The ombudsman finds maladministration by the council that caused injustice to Mr Robin because he lost security of tenure, and recommends that the council:

-pays Mr Robin£10,000

-reviews its planning arrangements to satisfy itself that the maladministration identified does not recur

Sheffield City Council (02/C/8690)

Social services for adults

'Mr W Hill' has a brother, 'Mr K Hill' (not their real names for legal reasons) who has learning difficulties and an autistic spectrum disorder. Mr W Hill complained that the council failed to assess his brother's needs properly in 2000 and then failed to reassess his needs as recommended by a social services complaints review panel. He also complained that the council failed to assess his own needs as his brother's carer, failed to provide his brother with an adequate service, and failed to deal properly with complaints about these matters.

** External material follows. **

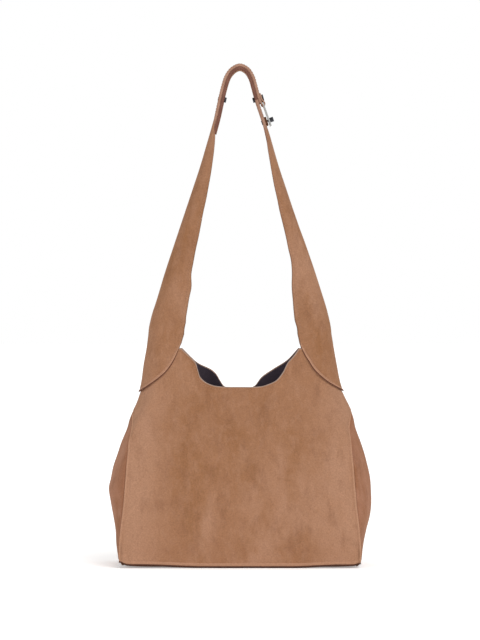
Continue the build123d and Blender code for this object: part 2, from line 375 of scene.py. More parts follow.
# colours of the finishes
suedeFinish = {
    "tan": (0.305, 0.148, 0.078, 1),
    "pale": (0.385, 0.207, 0.128, 1),
    "ochre": (0.255, 0.113, 0.048, 1),
    "dark": (0.175, 0.076, 0.041, 1),
    # patches of the nap: noise scale, detail, roughness and bend, low and high cut, strength
    "cloud": (11, 2.0, 0.5, 0.3, 0.42, 0.64, 0.75),
    "patch": (22, 3.0, 0.6, 0.1, 0.42, 0.70, 0.70),
    "smear": (58, 4.0, 0.65, 0.2, 0.46, 0.76, 0.36),
    "finger": (130, 3.0, 0.6, 0.4, 0.44, 0.74, 0.30),
    "palerFrom": 0.085,   # the panel is painted paler towards its sides, from this far from the middle
    "palerTo": 0.165,
    "shine": {"Specular IOR Level": 0.12, "Sheen Weight": 0.10, "Sheen Roughness": 0.45,
              "Sheen Tint": (1.0, 0.70, 0.50, 1)},
}
liningFinish = {
    "thread": (0.036, 0.023, 0.036, 1),
    "light": (0.070, 0.047, 0.068, 1),
    "twill": 260,
    "cloud": 40,
}
threadFinish = {"low": (0.26, 0.12, 0.062, 1), "high": (0.42, 0.215, 0.12, 1), "ply": 2200}
edgeFinish = {"fibre": 1300, "wearAndHighlight": 90}
metalFinish = {
    "dark": (0.055, 0.055, 0.062, 1),
    "bright": (0.80, 0.79, 0.76, 1),
    "lines": 2600,
    "haze": 220,
}


def plug(tree, made, inputs):
    # a number or colour goes on the socket itself, another node's output is linked to it
    for label, value in inputs.items():
        if isinstance(value, bpy.types.NodeSocket):
            tree.links.new(value, made.inputs[label])
        else:
            made.inputs[label].default_value = value


def node(tree, kind, inputs=None, **settings):
    # nodes are laid out in rows, in the order they are made
    row, column = divmod(len(tree.nodes), 8)
    made = tree.nodes.new(kind)
    made.location = (200 * column, -300 * row)
    for name, value in settings.items():
        setattr(made, name, value)
    plug(tree, made, inputs or {})
    return made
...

The ombudsman found that the complaints were justified. Her investigation revealed that the council had undertaken no proper assessment when it first received a referral in 1999, kept no proper records and failed to undertake any effective service planning. No practical help was provided to the brothers at this time despite the existence of a new source of grant aid from central government (Promoting Independence: Partnership, Prevention and Carers Grant) between 1999 and 2002 designed to provide, for example, respite care in this kind of situation. A care plan was drawn up after an assessment completed in June 2000 but the council's attempts to help the brothers were not successful, primarily because social services staff did not take the time to build up a relationship with Mr K Hill and he kept refusing services offered because he finds new people and social situations frightening. Mr W Hill requested a carer's assessment in August 2000 but the ombudsman found no evidence that this was undertaken until November 2002.

The ombudsman upheld the complaints about the way the complaints from Mr W Hill had been handled.

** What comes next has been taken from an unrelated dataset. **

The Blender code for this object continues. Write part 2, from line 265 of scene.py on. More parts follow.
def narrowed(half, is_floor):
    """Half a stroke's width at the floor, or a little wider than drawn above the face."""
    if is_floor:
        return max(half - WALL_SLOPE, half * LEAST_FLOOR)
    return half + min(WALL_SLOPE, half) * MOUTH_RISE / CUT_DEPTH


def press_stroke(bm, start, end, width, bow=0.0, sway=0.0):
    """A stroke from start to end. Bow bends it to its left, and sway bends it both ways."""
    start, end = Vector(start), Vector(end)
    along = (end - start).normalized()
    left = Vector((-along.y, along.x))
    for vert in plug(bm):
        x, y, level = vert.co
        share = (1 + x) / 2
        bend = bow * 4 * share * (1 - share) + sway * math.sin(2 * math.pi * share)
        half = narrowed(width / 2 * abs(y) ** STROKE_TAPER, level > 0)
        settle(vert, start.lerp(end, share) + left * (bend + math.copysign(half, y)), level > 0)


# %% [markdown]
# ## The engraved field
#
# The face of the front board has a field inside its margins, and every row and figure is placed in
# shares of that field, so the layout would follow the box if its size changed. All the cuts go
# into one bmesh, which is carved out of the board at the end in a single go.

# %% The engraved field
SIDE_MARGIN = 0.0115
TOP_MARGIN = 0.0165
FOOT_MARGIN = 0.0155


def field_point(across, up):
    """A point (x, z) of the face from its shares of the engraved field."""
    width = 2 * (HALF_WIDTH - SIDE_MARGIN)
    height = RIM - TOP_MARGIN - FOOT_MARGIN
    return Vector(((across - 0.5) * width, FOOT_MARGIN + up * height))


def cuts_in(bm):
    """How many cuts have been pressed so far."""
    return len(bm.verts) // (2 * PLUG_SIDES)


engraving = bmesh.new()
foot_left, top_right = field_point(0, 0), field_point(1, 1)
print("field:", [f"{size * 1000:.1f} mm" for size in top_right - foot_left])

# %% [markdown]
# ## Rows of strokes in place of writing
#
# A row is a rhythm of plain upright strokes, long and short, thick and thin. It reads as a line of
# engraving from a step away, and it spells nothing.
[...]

The council stated that it is not culpable because Mr K Hill rejected services when offered them. The ombudsman accepted that services could not be forced on an unwilling person but criticised the council for taking these rejections at face value rather than considering whether, given his degree of learning difficulty and autistic spectrum disorder, Mr K Hill's decisions to reject services were informed decisions.

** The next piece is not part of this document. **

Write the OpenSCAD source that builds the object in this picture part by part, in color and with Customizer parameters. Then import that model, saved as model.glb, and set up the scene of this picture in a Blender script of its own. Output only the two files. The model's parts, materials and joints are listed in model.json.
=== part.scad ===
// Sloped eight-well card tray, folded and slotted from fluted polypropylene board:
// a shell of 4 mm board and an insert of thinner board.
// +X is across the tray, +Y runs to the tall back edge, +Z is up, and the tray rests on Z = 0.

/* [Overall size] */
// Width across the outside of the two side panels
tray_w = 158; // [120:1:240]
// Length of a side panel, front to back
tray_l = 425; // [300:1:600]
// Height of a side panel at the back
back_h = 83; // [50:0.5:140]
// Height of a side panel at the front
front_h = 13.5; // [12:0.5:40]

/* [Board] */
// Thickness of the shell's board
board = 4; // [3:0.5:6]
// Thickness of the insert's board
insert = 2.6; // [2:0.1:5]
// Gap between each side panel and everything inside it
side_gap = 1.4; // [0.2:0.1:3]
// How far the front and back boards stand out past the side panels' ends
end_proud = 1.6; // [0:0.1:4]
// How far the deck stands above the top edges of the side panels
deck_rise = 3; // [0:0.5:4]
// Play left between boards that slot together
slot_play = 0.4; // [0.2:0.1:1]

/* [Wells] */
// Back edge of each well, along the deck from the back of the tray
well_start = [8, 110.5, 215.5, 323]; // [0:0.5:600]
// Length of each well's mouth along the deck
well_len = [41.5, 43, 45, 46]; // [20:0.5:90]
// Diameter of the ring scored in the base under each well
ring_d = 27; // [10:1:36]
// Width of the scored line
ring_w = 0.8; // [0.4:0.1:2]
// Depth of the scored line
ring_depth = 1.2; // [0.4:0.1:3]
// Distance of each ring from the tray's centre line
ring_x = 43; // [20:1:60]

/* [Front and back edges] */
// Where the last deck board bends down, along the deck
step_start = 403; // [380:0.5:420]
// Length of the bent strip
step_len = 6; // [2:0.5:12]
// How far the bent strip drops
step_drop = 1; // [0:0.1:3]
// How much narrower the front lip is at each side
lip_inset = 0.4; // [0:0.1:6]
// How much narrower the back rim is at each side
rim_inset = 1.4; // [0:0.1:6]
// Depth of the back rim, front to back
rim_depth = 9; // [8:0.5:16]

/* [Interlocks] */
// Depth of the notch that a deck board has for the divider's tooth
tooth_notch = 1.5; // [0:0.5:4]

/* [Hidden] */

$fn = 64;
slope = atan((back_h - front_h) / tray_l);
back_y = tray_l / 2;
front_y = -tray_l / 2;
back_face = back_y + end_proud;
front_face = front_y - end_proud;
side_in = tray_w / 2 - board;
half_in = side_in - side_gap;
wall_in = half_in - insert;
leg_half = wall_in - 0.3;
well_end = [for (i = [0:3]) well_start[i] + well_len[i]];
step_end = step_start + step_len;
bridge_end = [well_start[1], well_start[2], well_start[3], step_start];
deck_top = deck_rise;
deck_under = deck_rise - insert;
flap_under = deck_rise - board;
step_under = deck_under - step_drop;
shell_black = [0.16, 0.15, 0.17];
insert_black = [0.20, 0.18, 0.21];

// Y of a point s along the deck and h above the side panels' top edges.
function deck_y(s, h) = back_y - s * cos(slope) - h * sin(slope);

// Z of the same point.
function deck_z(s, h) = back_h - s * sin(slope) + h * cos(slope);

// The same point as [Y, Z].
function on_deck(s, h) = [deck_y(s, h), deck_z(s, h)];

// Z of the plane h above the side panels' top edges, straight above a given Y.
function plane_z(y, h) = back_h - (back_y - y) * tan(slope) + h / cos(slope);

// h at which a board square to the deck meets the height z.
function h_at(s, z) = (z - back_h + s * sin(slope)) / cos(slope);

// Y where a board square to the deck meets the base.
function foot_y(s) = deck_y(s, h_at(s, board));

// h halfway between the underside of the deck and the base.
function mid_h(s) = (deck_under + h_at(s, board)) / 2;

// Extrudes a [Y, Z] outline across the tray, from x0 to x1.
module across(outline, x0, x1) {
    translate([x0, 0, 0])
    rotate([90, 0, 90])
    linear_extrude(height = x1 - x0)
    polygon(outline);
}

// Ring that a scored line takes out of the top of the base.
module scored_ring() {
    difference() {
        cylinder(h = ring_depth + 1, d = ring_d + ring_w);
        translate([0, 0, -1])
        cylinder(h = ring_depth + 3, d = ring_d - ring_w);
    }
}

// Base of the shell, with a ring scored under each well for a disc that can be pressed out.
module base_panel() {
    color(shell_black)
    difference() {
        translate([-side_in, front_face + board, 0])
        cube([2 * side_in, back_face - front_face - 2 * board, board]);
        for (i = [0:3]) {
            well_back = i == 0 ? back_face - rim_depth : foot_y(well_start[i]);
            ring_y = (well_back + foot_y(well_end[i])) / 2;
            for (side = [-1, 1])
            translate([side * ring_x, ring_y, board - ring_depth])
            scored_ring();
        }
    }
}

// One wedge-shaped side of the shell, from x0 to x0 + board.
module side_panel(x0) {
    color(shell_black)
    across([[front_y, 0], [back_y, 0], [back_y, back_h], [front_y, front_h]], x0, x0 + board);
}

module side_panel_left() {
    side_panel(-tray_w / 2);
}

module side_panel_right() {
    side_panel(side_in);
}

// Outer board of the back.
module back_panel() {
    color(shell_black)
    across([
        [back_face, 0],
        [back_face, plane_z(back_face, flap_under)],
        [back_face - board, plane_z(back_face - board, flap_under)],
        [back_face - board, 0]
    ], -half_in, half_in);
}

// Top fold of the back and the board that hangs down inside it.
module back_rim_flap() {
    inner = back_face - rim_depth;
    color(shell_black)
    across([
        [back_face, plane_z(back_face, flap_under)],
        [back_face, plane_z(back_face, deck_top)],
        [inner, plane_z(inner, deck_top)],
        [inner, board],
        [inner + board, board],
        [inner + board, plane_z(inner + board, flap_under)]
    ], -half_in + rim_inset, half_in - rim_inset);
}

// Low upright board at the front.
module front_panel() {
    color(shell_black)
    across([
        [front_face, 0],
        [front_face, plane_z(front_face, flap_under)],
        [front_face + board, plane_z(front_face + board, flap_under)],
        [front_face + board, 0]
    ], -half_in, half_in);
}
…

The ombudsman finds maladministration causing injustice and recommends that the council:

-pays Mr K Hill£4,500 compensation for loss of service over a period of four-and-a-half years;

-pays Mr W Hill£1,500 for loss of support as a carer and for his time and trouble in pursuing his complaint;

-makes direct payments to Mr W Hill to provide services for Mr K Hill in accordance with any current assessment and future reassessments of Mr K Hill;

-makes direct payments to Mr W Hill for the purchase of respite care for Mr K Hill in accordance with any current carer's assessment and future reassessments;

-ensures that its staff receive specific training in relation to the needs of service users with autism;

-ensures that its staff complete file notes for each visit and contact made on behalf of clients;

-complies with the requirements of the NHS and Community Care Act 1990 guidance in relation to assessments and care plans and to the principles laid down in the White Paper Valuing People;

-complies with statutory timescales for determination of complaints under the social services statutory complaints procedure.